On Tue, 19 Feb 2019, Olblak wrote:

> Initially I though to have only one vpn network for simplicity but in the end I don't think it would be a biggest effort to maintain multiple vpn, even though I still have multiple changes that I need to do to reflect this.
> 
> To give you a big picture before you go deeper:
> 
> The first part is the machine provisioning <https://github.com/jenkins-infra/azure/blob/master/plans/machine_vpn.tf>, basically we use Terraform to provision a virtual machine inside the correct network with as many network interface as we need to access the different sub network and then we use puppet to configure <https://github.com/jenkins-infra/jenkins-infra/blob/staging/dist/profile/manifests/openvpn.pp> that machine. 
>  
> The Docker Image <https://github.com/jenkins-infra/openvpn> used for the vpn service is design to use two level of authentication, one with client certificates and then we use Ldap group membership to ensure that the right person has access to the right network. Another advantage, if one of the two authentication method is compromised, we can still rely on the other method as an additional protection.
>  
> Client certificate are managed from this repository <https://github.com/olblak/jenkins-vpn-keys>, the main idea is they are two kind of person, "client" who create a private key and a signing certificate request and then submit PR with their csr. Then administrators can sign csr once the PR is merged on master. The ca private key used to sign is encrypted with sops and store on the git repository so we have everything needed in one place. This approach allow us to have multiple administrators for different vpn network with great visibility on who can access what.

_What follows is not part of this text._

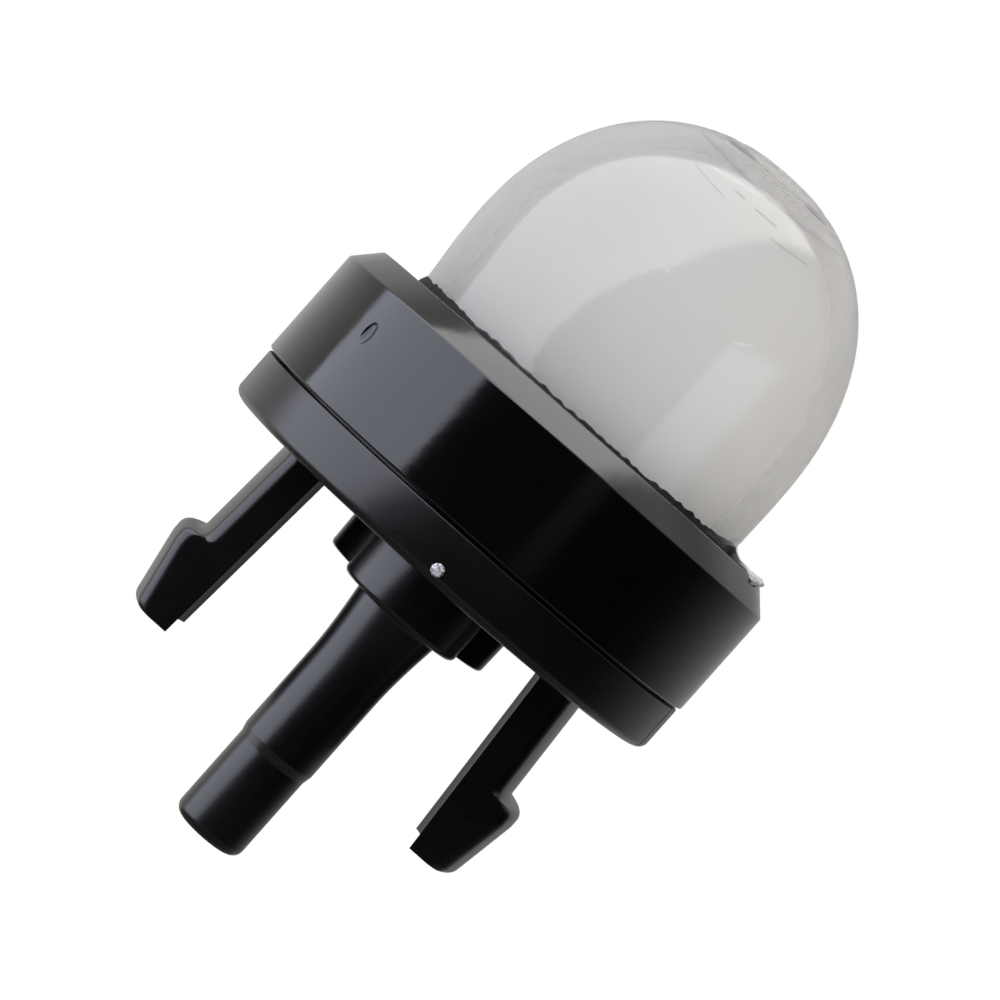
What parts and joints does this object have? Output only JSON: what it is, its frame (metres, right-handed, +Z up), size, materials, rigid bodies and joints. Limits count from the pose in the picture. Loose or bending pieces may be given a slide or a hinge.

Overall this looks like really great work olblak, thanks for driving it.

This key signing dance is something I've seen at multiple companies, so seems
reasonable.


What I'm not understanding right now is how you would solve for "group
membership" here? Let's take Daniel Beck for example, I would expect him to be
in all three "groups". Does that meant he has to have three different sets of
keys and three different sets of .ovpn configurations? Would he then
effectively only be able to work in one of these silos at once?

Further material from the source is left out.